Your task is to copy the lines between the line containing "rod(lacquer)" and the line containing "imported = [obj", counting both of those lines, and to emit nothing more.
Start Supplied data
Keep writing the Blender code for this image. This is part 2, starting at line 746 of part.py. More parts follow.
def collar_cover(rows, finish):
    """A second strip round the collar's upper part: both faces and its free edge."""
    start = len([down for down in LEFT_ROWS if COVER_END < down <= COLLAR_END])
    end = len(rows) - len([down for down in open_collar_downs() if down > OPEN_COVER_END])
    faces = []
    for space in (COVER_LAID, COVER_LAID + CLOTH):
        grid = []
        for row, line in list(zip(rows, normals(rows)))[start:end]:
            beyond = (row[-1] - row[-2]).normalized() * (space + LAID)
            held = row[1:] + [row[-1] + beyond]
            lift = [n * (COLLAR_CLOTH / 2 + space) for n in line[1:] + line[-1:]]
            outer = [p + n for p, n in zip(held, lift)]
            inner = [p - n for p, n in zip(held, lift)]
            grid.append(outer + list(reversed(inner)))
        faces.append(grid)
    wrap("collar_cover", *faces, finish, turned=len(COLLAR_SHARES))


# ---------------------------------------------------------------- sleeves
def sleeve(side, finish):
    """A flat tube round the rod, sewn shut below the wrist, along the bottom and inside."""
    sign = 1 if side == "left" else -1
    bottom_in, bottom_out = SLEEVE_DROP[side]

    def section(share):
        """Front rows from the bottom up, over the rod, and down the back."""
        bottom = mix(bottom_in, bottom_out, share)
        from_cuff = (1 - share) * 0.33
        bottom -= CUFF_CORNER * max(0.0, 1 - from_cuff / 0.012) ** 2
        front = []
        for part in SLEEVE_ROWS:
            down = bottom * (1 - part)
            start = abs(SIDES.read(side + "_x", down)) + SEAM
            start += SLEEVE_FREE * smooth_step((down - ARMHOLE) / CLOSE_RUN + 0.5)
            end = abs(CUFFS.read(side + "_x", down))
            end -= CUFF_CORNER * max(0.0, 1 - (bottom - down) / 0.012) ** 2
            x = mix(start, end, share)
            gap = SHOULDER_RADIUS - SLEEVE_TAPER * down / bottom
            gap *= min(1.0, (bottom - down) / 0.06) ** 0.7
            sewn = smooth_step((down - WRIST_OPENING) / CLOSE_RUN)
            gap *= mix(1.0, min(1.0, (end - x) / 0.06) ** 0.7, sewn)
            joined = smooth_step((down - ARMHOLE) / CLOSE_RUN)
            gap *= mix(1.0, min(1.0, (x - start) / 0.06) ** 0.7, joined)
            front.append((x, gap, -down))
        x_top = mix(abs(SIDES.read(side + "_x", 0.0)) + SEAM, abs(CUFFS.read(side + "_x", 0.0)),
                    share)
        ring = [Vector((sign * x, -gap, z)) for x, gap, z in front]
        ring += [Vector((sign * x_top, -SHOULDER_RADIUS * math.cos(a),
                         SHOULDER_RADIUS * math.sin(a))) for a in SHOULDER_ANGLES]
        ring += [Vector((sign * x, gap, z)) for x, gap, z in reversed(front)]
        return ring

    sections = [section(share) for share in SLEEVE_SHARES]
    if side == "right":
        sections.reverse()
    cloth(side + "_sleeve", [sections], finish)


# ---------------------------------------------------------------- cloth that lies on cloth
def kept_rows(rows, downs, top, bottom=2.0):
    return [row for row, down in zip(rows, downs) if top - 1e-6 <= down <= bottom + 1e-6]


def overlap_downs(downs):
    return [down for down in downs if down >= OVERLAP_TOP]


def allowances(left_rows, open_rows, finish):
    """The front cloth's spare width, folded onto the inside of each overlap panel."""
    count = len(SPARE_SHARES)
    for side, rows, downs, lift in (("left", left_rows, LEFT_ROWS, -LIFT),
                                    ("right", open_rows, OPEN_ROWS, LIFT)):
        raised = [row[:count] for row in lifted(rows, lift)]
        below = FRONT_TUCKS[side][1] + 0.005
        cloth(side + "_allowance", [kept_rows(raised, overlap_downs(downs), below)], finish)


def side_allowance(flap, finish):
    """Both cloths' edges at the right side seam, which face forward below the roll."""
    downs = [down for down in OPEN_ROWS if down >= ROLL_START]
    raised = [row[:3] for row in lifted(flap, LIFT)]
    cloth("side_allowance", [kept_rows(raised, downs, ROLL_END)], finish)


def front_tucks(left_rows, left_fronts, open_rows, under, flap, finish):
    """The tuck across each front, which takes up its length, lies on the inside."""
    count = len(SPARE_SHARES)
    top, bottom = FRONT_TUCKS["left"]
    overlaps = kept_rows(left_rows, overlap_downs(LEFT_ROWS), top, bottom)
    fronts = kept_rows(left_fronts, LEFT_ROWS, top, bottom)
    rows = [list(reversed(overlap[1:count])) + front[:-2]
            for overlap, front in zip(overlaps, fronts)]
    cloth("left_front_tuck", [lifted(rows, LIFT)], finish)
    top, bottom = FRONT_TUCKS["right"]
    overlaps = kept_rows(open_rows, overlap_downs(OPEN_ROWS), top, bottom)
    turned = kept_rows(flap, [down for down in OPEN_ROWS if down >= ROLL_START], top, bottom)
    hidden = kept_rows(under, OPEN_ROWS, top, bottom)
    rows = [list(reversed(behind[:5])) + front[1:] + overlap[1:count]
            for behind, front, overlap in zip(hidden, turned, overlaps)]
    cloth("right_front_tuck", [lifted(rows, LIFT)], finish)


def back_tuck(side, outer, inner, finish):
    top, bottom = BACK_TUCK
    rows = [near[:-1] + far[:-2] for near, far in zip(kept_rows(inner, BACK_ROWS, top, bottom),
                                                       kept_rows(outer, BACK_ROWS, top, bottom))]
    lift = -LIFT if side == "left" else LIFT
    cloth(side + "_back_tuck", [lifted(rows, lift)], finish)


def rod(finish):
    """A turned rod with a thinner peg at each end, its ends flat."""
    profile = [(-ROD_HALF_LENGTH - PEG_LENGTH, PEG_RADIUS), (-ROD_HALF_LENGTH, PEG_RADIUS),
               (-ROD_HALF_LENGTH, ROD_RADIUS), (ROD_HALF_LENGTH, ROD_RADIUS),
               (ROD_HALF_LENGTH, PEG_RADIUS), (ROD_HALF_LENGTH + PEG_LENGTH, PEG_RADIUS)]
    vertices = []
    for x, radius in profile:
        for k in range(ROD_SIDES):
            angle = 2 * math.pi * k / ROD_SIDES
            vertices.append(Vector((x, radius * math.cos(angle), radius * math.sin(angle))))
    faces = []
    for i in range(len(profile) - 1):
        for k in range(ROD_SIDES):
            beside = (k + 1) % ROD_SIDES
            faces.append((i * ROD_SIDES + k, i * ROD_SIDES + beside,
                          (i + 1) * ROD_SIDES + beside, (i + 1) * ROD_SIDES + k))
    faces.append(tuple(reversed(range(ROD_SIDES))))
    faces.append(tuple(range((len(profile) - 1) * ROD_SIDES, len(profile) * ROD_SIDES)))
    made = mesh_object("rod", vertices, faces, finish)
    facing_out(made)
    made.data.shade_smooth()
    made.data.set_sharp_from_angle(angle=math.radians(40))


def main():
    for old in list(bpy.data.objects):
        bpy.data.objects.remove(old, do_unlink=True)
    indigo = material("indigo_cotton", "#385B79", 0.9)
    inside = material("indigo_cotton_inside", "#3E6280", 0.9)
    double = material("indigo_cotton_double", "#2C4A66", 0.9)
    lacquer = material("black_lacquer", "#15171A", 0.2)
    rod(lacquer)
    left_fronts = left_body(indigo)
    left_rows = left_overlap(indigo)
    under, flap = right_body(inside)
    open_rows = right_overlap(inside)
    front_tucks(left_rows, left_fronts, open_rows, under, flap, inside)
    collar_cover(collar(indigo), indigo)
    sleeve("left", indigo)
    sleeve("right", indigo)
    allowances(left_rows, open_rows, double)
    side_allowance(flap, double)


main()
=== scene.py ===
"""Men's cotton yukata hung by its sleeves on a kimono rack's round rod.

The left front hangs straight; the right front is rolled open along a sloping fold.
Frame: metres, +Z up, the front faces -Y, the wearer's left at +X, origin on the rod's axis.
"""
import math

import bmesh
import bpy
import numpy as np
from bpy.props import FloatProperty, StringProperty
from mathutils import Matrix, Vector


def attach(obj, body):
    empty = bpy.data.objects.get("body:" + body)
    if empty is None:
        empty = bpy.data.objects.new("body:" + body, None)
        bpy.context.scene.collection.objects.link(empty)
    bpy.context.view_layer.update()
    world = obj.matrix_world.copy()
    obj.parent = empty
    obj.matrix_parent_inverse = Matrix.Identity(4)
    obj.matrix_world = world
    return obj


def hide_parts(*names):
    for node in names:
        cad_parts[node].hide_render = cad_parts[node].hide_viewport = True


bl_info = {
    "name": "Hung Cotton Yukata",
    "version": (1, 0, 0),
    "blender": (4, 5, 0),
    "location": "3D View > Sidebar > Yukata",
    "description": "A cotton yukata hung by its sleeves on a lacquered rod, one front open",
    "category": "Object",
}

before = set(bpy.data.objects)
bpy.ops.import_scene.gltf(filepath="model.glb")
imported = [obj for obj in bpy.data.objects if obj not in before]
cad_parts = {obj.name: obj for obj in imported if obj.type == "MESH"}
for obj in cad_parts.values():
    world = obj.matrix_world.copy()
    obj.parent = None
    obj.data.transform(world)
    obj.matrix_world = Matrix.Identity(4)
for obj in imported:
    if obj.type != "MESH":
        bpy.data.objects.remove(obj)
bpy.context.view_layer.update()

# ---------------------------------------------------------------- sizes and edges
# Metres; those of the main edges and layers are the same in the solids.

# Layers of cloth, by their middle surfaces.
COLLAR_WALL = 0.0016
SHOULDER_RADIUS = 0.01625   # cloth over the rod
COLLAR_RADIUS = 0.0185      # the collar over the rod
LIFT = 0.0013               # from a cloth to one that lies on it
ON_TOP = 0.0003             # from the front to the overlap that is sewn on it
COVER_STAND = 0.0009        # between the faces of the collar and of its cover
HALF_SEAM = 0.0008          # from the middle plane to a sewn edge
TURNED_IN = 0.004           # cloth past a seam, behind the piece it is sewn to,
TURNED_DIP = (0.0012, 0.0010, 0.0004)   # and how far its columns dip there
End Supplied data
- _Output for this exercise_
    rod(lacquer)
    left_fronts = left_body(indigo)
    left_rows = left_overlap(indigo)
    under, flap = right_body(inside)
    open_rows = right_overlap(inside)
    front_tucks(left_rows, left_fronts, open_rows, under, flap, inside)
    collar_cover(collar(indigo), indigo)
    sleeve("left", indigo)
    sleeve("right", indigo)
    allowances(left_rows, open_rows, double)
    side_allowance(flap, double)


main()
=== scene.py ===
"""Men's cotton yukata hung by its sleeves on a kimono rack's round rod.

The left front hangs straight; the right front is rolled open along a sloping fold.
Frame: metres, +Z up, the front faces -Y, the wearer's left at +X, origin on the rod's axis.
"""
import math

import bmesh
import bpy
import numpy as np
from bpy.props import FloatProperty, StringProperty
from mathutils import Matrix, Vector


def attach(obj, body):
    empty = bpy.data.objects.get("body:" + body)
    if empty is None:
        empty = bpy.data.objects.new("body:" + body, None)
        bpy.context.scene.collection.objects.link(empty)
    bpy.context.view_layer.update()
    world = obj.matrix_world.copy()
    obj.parent = empty
    obj.matrix_parent_inverse = Matrix.Identity(4)
    obj.matrix_world = world
    return obj


def hide_parts(*names):
    for node in names:
        cad_parts[node].hide_render = cad_parts[node].hide_viewport = True


bl_info = {
    "name": "Hung Cotton Yukata",
    "version": (1, 0, 0),
    "blender": (4, 5, 0),
    "location": "3D View > Sidebar > Yukata",
    "description": "A cotton yukata hung by its sleeves on a lacquered rod, one front open",
    "category": "Object",
}

before = set(bpy.data.objects)
bpy.ops.import_scene.gltf(filepath="model.glb")
imported = [obj for obj in bpy.data.objects if obj not in before]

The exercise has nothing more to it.